Ephraim Cutter (September 1, 1832 – April 25, 1917) was a United States physician and inventor. He was a pioneer of laryngology in the United States and discovered the tuberculosis cattle test in 1894.

==Early life==
Ephraim Cutter was born in Woburn, Massachusetts on September 1, 1832. After preparing for college at Warren Academy in Woburn, he graduated from Yale University in 1852 (A.B.).

After teaching for a year at Warren Academy, he began his medical studies, eventually getting M.D. degrees from Harvard (1856), and the University of Pennsylvania (1857).

==Career==
He practiced medicine in Woburn until 1875, in Cambridge and Boston until 1881, when he moved to New York and practiced there (1881–1901).

He invented a large number of surgical instruments; contributed over 400 articles to literature on scientific subjects, including microscopic medicine, laryngology, chronic diseases, and general medicine; and became a member of the Massachusetts Medical Society in 1856, and of the American Medical Association in 1871.

He was a pioneer of laryngology in the United States.

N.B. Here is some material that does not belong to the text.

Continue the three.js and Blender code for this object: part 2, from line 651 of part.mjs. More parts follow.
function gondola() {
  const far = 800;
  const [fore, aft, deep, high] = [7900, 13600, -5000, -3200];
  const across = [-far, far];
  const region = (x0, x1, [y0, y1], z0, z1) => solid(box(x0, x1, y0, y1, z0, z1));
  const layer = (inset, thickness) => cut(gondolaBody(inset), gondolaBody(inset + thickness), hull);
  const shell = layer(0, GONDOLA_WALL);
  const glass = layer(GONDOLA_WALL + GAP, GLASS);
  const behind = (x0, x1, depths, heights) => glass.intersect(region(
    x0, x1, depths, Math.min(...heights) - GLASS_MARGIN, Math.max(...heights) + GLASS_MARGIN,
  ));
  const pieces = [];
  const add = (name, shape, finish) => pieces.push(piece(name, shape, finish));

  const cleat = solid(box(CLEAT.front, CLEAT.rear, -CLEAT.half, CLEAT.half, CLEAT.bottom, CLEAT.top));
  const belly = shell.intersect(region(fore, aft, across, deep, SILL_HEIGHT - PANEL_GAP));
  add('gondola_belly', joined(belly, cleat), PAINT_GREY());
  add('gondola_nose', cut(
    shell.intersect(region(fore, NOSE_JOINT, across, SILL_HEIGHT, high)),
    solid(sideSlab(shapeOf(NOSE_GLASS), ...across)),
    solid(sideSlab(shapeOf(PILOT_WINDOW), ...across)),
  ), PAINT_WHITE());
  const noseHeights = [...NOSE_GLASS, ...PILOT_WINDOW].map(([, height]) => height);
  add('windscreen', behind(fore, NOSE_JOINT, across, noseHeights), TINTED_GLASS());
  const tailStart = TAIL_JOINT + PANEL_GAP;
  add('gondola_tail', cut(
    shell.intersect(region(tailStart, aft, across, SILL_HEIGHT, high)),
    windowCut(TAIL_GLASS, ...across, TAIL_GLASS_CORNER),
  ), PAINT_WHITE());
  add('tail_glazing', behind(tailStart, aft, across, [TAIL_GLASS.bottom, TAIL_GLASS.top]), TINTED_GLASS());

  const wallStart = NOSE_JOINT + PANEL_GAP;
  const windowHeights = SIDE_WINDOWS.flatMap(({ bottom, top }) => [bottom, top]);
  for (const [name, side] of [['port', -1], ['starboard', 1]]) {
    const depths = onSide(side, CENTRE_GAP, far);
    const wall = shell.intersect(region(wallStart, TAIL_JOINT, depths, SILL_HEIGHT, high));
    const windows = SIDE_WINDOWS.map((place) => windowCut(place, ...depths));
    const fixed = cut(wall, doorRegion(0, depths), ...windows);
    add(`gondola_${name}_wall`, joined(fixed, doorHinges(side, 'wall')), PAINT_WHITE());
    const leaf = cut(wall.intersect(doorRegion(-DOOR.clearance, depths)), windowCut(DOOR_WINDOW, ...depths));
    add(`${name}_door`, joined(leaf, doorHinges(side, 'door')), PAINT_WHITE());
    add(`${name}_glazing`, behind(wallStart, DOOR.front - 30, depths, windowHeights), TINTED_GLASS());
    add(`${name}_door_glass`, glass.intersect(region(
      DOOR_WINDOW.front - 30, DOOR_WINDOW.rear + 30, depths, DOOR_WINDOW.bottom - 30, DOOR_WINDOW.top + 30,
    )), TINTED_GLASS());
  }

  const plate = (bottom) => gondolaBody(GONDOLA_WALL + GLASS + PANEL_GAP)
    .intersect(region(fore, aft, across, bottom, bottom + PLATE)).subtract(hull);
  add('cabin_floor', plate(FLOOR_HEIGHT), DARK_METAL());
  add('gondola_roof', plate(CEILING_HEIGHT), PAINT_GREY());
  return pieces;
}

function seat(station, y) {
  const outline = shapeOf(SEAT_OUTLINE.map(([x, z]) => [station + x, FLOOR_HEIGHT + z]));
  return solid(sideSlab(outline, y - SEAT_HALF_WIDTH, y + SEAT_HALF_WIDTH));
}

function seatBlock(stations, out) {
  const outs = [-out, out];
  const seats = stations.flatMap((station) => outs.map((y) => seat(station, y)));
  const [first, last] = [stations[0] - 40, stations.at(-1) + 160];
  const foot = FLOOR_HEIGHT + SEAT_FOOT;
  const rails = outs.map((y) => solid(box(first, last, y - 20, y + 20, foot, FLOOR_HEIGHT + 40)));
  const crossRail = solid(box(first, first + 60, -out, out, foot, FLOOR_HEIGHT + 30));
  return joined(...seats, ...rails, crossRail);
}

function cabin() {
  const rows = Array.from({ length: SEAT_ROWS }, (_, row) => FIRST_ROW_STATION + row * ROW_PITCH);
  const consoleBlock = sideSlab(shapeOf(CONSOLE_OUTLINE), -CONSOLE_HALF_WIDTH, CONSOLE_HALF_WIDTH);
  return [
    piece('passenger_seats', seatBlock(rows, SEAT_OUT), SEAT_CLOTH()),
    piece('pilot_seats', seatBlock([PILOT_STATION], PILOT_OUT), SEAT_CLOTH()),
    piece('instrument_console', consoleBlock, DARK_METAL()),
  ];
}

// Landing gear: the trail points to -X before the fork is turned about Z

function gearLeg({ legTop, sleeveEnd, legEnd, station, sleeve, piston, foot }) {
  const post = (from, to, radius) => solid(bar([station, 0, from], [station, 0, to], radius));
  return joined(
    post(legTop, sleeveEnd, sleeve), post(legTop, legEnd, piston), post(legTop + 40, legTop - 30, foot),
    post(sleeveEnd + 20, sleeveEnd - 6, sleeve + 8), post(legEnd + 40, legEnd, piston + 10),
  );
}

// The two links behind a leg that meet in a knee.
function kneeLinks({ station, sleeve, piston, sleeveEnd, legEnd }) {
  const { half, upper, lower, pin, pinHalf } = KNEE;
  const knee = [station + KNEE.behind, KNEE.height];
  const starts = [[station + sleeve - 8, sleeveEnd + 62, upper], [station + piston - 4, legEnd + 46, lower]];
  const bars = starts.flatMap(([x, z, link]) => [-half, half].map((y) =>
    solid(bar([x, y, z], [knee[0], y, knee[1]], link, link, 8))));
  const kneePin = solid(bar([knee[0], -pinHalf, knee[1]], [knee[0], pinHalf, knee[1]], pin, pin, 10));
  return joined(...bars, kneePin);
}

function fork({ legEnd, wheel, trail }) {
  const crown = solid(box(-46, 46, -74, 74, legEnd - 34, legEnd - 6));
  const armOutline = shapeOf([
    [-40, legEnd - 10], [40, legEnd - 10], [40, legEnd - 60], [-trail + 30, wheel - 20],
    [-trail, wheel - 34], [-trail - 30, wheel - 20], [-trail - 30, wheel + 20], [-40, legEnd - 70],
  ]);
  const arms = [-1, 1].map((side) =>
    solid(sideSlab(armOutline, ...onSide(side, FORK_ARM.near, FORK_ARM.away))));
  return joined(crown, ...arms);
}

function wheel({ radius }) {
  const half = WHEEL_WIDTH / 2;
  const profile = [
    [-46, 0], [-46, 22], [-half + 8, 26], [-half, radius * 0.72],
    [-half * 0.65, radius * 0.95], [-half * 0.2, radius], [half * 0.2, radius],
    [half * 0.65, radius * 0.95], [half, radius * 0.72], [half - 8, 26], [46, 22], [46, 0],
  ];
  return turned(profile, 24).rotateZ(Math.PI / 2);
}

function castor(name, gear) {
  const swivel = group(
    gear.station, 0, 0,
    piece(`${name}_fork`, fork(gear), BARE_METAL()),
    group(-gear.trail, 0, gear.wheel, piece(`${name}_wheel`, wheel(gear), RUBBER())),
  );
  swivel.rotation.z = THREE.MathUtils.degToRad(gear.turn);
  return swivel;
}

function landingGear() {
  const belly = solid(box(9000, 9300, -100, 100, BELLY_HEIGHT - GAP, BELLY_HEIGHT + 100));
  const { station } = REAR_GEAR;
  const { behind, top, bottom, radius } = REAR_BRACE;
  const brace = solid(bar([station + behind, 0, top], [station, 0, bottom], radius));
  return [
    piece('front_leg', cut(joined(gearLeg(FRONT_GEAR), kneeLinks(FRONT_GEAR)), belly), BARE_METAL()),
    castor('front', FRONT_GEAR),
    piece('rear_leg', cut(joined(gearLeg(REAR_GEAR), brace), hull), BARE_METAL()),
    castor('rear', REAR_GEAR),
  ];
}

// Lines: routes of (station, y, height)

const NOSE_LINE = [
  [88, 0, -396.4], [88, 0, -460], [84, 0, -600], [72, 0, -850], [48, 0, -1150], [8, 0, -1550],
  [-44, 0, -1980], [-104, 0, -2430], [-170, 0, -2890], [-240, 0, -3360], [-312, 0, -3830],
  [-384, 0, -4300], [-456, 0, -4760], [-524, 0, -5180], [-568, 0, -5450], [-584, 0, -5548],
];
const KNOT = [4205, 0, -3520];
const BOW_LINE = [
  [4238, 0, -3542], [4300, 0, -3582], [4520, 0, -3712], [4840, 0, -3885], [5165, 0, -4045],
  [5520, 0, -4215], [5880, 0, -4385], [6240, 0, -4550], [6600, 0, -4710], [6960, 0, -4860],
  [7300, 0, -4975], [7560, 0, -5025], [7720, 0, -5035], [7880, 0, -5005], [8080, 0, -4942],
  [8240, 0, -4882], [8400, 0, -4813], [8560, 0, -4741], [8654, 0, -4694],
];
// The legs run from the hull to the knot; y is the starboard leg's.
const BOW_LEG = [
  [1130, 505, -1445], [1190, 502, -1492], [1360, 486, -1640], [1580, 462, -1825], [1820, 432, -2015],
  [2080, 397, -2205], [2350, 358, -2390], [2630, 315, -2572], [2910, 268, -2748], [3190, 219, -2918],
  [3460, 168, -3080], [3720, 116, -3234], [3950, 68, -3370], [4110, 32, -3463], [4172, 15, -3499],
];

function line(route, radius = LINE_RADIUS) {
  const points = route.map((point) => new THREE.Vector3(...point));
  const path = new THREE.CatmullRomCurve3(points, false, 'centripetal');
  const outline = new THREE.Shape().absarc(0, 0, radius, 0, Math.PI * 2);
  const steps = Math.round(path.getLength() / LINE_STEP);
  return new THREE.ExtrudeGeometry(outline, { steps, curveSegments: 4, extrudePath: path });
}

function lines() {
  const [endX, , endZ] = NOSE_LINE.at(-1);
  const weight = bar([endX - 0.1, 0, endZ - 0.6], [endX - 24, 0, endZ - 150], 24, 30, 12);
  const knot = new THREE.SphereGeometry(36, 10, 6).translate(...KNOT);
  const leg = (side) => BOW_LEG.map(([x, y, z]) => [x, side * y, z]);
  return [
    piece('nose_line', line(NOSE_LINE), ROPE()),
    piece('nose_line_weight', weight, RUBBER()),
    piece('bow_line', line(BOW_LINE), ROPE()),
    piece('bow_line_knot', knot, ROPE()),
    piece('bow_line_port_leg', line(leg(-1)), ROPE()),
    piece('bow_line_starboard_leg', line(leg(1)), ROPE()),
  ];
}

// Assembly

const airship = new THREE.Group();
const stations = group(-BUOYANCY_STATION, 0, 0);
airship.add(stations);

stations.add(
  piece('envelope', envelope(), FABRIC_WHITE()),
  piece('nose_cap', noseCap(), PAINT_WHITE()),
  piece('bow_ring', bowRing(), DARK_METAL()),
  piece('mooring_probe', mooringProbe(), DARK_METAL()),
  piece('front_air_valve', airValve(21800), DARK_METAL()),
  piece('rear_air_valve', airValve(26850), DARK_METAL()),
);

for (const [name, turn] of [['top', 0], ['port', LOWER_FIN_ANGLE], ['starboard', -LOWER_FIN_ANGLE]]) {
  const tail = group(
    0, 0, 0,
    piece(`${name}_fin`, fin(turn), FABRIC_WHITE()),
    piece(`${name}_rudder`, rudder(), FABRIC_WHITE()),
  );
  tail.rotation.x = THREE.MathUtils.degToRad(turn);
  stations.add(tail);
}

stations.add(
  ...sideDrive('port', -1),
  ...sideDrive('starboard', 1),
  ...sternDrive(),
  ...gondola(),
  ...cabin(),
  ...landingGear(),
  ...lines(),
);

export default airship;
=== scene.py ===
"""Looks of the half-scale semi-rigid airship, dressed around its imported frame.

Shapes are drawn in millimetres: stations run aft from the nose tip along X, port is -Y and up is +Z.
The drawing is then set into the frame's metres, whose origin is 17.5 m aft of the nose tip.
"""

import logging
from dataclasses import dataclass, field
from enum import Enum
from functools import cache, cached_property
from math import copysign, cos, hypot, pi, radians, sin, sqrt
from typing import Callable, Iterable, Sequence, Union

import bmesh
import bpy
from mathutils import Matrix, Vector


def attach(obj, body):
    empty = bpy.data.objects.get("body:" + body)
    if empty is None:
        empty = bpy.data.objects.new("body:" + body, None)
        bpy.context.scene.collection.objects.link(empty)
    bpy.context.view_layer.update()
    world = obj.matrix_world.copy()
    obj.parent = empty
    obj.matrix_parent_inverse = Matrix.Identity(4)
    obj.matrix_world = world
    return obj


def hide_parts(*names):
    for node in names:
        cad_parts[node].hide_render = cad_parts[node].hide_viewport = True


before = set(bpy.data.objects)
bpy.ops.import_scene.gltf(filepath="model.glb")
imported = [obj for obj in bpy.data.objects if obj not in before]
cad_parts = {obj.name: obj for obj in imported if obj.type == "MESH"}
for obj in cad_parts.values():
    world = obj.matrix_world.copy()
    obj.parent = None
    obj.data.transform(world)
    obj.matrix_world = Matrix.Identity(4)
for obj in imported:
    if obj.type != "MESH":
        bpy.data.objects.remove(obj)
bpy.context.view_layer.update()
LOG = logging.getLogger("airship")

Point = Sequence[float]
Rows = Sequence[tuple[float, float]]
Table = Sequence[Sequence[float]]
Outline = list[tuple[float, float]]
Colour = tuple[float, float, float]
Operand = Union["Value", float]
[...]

He studied the morphology of raw beef from 1854 and discovered the tuberculosis cattle test in 1894. He made investigations into electrotherapeutics, in 1871 demonstrating that galvanic currents could reach deep into the body. In his later career, he took an interest in nutrition as well as cancer.

In 1901, he retired and moved to West Falmouth, Massachusetts.

==Personal life==
He married twice: in 1856, he married Rebecca Smith, with whom he had nine children; she died in 1899, and in 1901 he married Anna L. Davidson, who survived him.

He was deacon and clerk of the First Congregational Church in Woburn from 1864 to 1874. With his first wife, he was instrumental in organizing the Church of the Comforter in the Bronx, and was a lay member of the General Synod of the Reformed Church in the United States in 1898. He wrote much on church music.

Ephraim Cutter died at his home in West Falmouth on April 25, 1917.